Republican Commissioners Jack Cagle and Tom Ramsey boycotted Harris County Commissioners Court for weeks this past fall to force the Democratic majority to adopt a smaller budget and lower tax rates. Both at the time and since, Ramsey and Cagle have argued that their actions collectively saved county taxpayers more than a quarter of a billion dollars. What those savings amount to per taxpayer, and whether the savings are worth the effects on county services, are another question.
The Democratic majority on commissioners court initially proposed a budget for Fiscal Year 2023 of $2.24 billion. As a result of the Republican commissioners’ boycott, the Democrats were forced to adopt a reduced budget of $2.13 billion — a difference of $110 million.

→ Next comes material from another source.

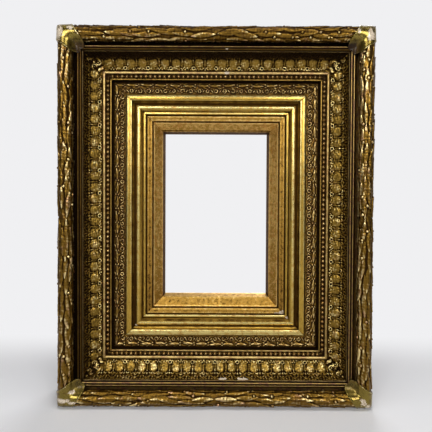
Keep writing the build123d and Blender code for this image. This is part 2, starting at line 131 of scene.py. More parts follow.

State Senator Paul Bettencourt has made a career out of trying to lower people’s property taxes. Shortly before Christmas, he gathered several local leaders in his West Houston office to announce that the average Harris County property tax bill would be lower for 2022 than the year before.
“While it’s a net difference of $50, it’s the first time that since I was elected a tax assessor in 1998 that we’ve ever seen this,” Bettencourt said, citing figures produced by the Texas Taxpayers and Research Association. “It’s really astonishing good news for taxpayers because taxpayers are used to having bills that just climb and go to the moon. But this year they’re not.”